Prompt:
Report all lines from the entries below in which "More" appears.

Rows:
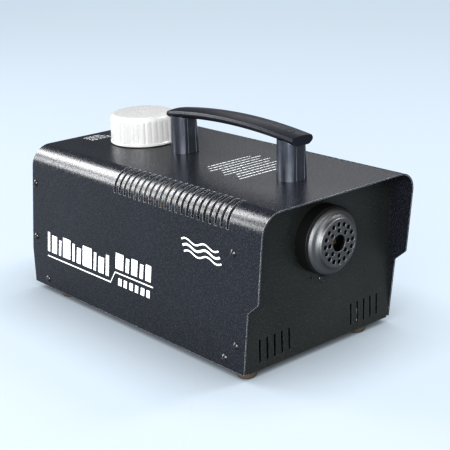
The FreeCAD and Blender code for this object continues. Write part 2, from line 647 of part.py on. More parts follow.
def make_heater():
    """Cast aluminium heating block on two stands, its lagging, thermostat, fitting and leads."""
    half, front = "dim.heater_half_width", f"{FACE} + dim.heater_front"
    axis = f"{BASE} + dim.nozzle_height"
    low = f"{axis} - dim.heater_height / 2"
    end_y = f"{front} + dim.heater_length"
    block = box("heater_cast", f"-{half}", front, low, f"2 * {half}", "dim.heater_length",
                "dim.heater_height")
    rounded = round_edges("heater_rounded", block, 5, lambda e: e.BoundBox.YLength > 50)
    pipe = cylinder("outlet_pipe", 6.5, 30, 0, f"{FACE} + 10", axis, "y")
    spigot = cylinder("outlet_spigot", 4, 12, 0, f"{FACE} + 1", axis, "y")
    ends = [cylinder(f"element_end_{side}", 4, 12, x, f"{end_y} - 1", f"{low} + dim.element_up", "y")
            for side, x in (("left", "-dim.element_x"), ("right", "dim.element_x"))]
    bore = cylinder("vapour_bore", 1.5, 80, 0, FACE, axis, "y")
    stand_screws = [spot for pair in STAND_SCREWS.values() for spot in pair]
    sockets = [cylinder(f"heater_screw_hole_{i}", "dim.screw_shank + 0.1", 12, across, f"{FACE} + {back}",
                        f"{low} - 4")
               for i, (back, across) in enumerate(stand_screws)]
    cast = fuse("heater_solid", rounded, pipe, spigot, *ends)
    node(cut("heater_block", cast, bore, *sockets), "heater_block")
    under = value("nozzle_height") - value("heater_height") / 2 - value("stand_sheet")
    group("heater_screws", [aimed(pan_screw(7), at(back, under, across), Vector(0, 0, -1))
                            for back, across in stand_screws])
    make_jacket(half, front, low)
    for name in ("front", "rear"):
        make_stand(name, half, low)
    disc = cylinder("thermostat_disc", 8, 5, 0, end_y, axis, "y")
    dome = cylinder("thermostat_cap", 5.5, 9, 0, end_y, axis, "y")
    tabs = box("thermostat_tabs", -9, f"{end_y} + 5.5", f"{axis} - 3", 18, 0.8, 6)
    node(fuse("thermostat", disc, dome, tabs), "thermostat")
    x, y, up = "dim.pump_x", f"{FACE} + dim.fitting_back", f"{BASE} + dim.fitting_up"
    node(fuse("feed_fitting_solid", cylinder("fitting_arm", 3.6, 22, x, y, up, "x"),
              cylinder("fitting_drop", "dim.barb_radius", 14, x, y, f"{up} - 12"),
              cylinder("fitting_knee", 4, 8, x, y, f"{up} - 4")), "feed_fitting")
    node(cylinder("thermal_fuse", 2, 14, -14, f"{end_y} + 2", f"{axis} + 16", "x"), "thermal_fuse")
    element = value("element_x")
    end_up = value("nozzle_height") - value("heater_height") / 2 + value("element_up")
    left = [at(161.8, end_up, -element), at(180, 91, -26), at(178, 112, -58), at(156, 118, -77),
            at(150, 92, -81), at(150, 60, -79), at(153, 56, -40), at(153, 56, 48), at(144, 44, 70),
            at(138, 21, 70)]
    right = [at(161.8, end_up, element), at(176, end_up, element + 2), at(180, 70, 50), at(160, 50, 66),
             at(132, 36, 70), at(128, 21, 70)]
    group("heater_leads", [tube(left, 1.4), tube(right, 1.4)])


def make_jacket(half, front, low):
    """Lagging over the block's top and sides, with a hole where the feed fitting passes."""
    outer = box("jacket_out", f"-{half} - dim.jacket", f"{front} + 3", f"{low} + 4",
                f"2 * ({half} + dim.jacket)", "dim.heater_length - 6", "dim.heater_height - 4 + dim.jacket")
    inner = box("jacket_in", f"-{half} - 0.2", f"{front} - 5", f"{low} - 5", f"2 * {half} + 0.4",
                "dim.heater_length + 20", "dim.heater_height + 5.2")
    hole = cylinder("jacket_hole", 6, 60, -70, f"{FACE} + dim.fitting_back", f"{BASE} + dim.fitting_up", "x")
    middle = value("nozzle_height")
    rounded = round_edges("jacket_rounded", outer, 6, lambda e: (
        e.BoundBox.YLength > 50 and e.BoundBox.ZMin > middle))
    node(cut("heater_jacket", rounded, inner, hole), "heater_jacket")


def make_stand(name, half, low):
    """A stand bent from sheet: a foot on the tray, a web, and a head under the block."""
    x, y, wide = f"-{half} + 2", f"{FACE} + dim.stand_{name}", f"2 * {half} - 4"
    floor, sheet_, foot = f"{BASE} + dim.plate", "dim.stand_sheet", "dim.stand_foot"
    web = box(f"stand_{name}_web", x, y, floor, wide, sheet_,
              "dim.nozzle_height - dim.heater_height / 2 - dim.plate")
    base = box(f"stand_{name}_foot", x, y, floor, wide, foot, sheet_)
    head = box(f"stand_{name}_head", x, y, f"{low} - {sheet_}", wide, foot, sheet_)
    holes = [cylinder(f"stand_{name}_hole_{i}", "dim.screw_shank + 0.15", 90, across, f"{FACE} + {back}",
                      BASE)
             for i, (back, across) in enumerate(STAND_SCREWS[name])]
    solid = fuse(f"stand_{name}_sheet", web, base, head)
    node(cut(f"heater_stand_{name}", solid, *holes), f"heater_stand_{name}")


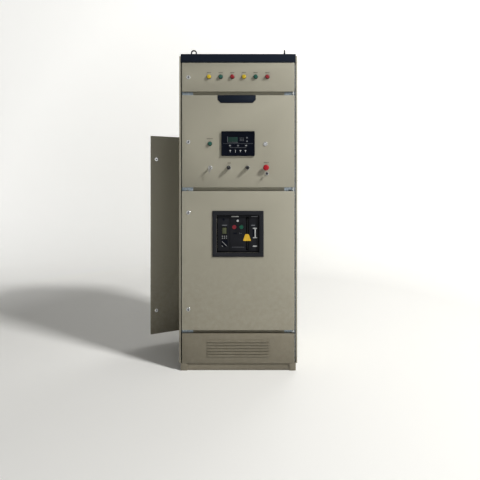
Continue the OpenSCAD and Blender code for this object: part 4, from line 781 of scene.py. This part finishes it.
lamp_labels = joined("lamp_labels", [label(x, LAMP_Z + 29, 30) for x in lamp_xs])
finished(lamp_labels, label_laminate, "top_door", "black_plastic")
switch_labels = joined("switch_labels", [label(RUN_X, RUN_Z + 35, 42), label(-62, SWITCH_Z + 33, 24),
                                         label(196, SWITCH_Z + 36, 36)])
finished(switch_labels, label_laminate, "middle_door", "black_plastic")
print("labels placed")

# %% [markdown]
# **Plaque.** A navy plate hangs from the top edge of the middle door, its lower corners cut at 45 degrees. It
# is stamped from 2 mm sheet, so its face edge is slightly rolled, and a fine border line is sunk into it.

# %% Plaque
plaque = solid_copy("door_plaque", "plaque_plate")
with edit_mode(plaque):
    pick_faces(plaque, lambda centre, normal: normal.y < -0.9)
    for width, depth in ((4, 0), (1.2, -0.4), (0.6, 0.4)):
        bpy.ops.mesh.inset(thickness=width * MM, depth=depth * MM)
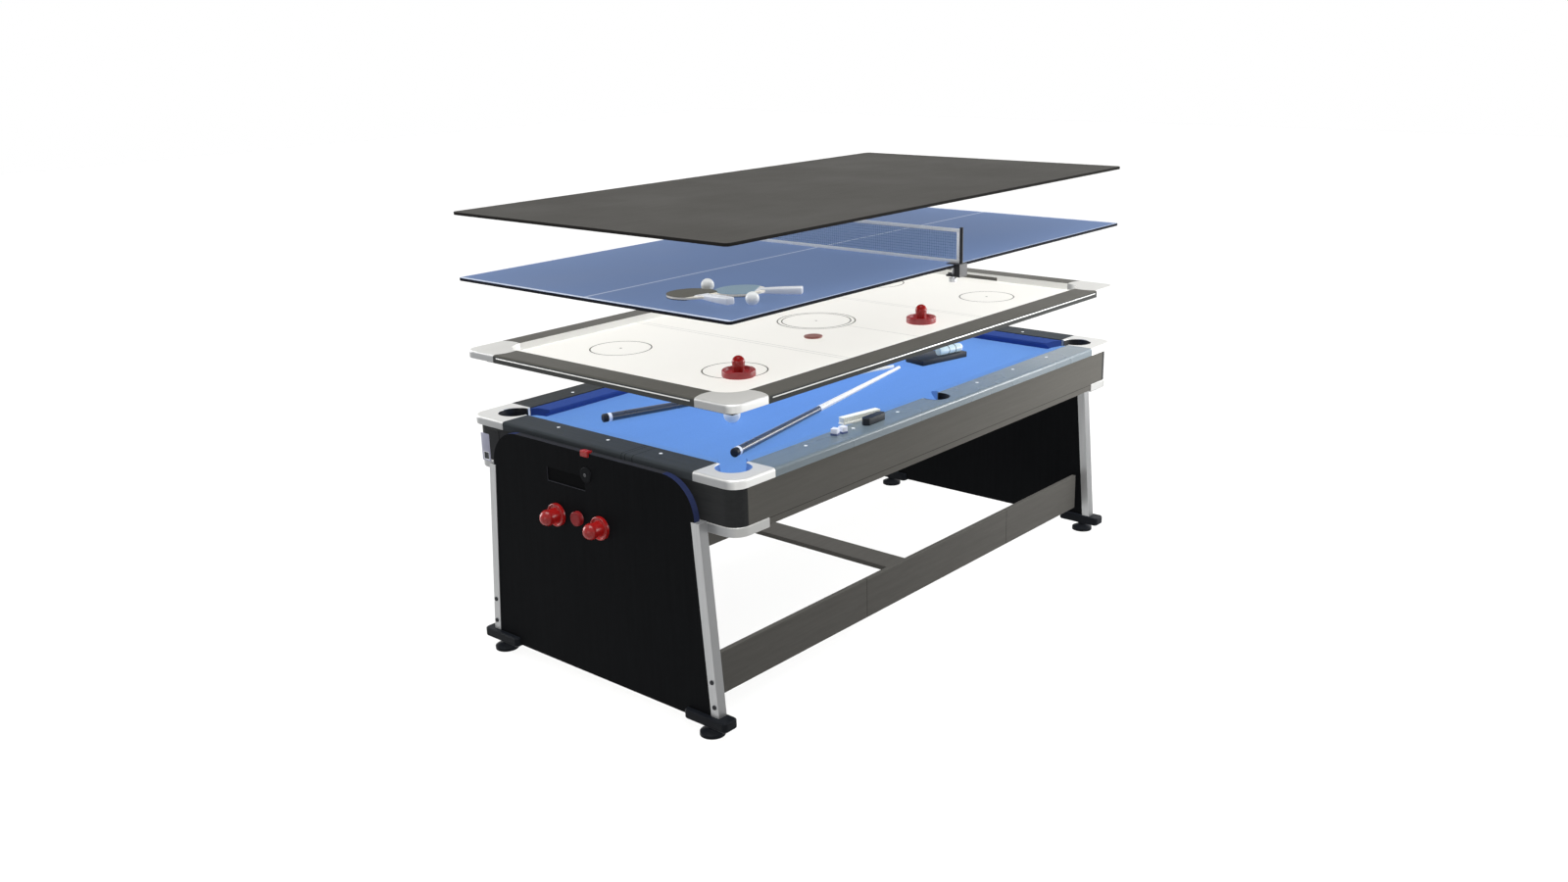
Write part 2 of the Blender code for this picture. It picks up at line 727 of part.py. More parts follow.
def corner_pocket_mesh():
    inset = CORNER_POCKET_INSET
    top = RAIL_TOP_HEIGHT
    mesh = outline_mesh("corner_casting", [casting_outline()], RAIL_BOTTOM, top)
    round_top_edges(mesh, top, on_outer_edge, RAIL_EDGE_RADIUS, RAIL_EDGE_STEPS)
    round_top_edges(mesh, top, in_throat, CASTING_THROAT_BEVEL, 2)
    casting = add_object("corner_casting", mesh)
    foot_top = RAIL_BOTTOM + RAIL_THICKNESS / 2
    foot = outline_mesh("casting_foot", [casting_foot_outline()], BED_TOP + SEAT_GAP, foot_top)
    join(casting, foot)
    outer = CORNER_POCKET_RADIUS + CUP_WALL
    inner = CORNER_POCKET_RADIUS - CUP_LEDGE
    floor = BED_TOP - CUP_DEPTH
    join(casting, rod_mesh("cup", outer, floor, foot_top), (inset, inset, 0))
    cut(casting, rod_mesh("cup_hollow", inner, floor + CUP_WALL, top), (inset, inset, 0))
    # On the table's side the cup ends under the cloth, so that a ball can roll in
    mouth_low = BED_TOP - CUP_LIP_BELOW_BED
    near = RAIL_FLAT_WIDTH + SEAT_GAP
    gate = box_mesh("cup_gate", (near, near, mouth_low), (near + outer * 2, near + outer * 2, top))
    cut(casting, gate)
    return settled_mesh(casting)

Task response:
The FreeCAD and Blender code for this object continues. Write part 2, from line 647 of part.py on. More parts follow.
Write part 2 of the Blender code for this picture. It picks up at line 727 of part.py. More parts follow.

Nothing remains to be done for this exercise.